-- START SOURCE MATERIAL --
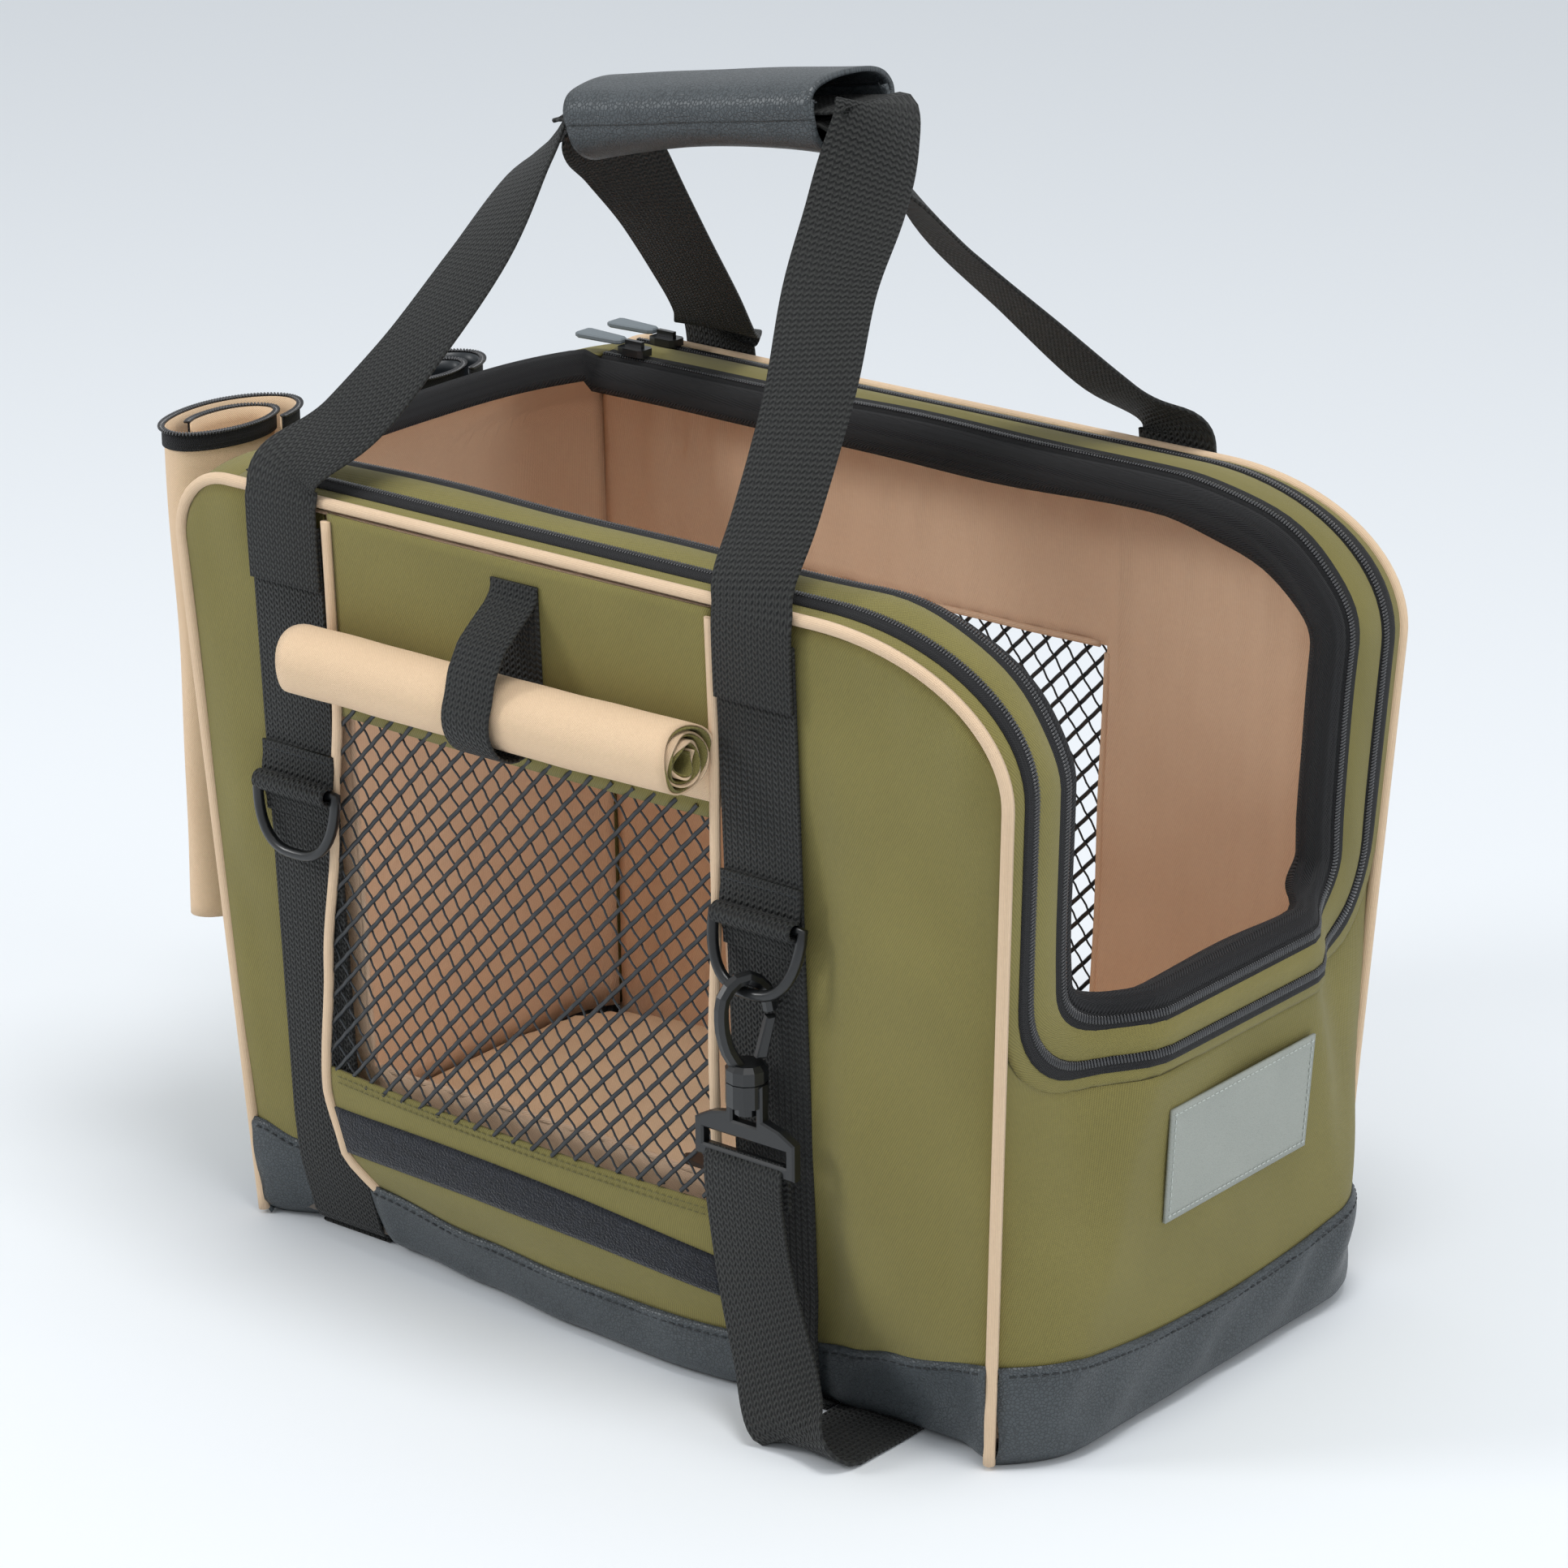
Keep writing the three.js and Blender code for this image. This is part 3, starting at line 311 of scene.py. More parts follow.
OLIVE = woven("olive_nylon", (0.095, 0.080, 0.016), (0.300, 0.258, 0.074), 1.0, twill=0.5)
TAN = woven("tan_nylon", (0.62, 0.42, 0.25), (0.93, 0.69, 0.46), 0.85)
SALMON = woven("salmon_lining", (0.70, 0.42, 0.26), (1.0, 0.74, 0.52), 0.9, twill=0.6)
STRAP = knitted("black_webbing", (0.002, 0.002, 0.002), (0.038, 0.041, 0.036), 2.6, 1.5, 0.68, 0.7)
TAPE = knitted("zip_tape", (0.002, 0.002, 0.003), (0.015, 0.015, 0.017), 0.9, 0.8, 0.85, 0.15)
BINDING = knitted("herringbone_binding", (0.002, 0.002, 0.003), (0.022, 0.021, 0.025), 1.6, 3.2, 0.85)
CORD_TAPE = woven("piping_tape", (0.66, 0.45, 0.27), (0.95, 0.72, 0.50), 0.7, twill=1.0)
LEATHERETTE = pebbled("leatherette", (0.010, 0.013, 0.015), (0.075, 0.088, 0.096), 1.5, 0.40)
LABEL = pebbled("label_leather", (0.27, 0.29, 0.26), (0.40, 0.42, 0.38), 0.7, 0.6, 0.06)
PLASTIC = moulded("black_plastic", (0.003, 0.0035, 0.004), (0.010, 0.011, 0.012))
COIL = moulded("zip_coil", (0.008, 0.008, 0.009), (0.040, 0.040, 0.044), 0.24, 0.6)
MESH = moulded("coated_mesh", (0.006, 0.008, 0.010), (0.024, 0.030, 0.036), 0.4, 0.1)
RUBBER = moulded("pull_rubber", (0.12, 0.145, 0.16), (0.22, 0.25, 0.27), 0.6, 0.0)
FUZZ = fuzzy("loop_strip", (0.002, 0.003, 0.006), (0.020, 0.024, 0.036))
THREAD_DARK = moulded("dark_thread", (0.006, 0.007, 0.008), (0.03, 0.035, 0.04), 0.6, 0.0)
THREAD_OLIVE = moulded("olive_thread", (0.09, 0.08, 0.025), (0.19, 0.17, 0.06), 0.7, 0.0)
THREAD_PALE = moulded("pale_thread", (0.42, 0.45, 0.42), (0.60, 0.64, 0.60), 0.6, 0.0)
BOARD = woven("board_felt", (0.07, 0.055, 0.045), (0.14, 0.12, 0.10), 2.0)


# ---------------------------------------------------------------- meshes
def make(name, points, faces, uvs, material, body="root", slot=None, replaces=()):
    """A mesh object from millimetre points, with one UV pair in mm per point. It takes its
    material. The slot argument is not used. A piece with no body is left without a parent."""
    data = bpy.data.meshes.new(name)
    data.from_pydata([tuple(0.001 * c for c in p) for p in points], [], faces)
    layer = data.uv_layers.new(name="UVMap")
    corner_points = np.zeros(len(data.loops), np.int32)
    data.loops.foreach_get("vertex_index", corner_points)
    layer.data.foreach_set("uv", np.asarray(uvs, float)[corner_points].ravel())
    data.polygons.foreach_set("use_smooth", np.ones(len(data.polygons), bool))
    data.materials.append(material)
    data.update()
    piece = bpy.data.objects.new(name, data)
    scene.collection.objects.link(piece)
    if body:
        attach(piece, body)
    if replaces:
        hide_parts(*replaces)
    return piece


def lengths(grid):
    """UVs of a grid of points: the length run along each of its two directions."""
    run_u = np.zeros(grid.shape[:2])
    run_v = np.zeros(grid.shape[:2])
    run_u[1:] = np.cumsum(np.linalg.norm(np.diff(grid, axis=0), axis=2), axis=0)
    run_v[:, 1:] = np.cumsum(np.linalg.norm(np.diff(grid, axis=1), axis=2), axis=1)
    return np.stack([run_u, run_v], axis=2)


def facing(grid, front):
    """A grid as an array, turned over unless its front already is on the outside."""
    grid = np.array(grid)
    return grid if front else grid[::-1]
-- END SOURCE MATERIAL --
* **WORK TO COMPLETE**
Exactly and only the lines from the line with "attach(piece, body)" to the line with "return np.stack([run_u, run_v], axis=2)", both included, are to be printed.

* **RESPONSE TO THIS TASK**
        attach(piece, body)
    if replaces:
        hide_parts(*replaces)
    return piece


def lengths(grid):
    """UVs of a grid of points: the length run along each of its two directions."""
    run_u = np.zeros(grid.shape[:2])
    run_v = np.zeros(grid.shape[:2])
    run_u[1:] = np.cumsum(np.linalg.norm(np.diff(grid, axis=0), axis=2), axis=0)
    run_v[:, 1:] = np.cumsum(np.linalg.norm(np.diff(grid, axis=1), axis=2), axis=1)
    return np.stack([run_u, run_v], axis=2)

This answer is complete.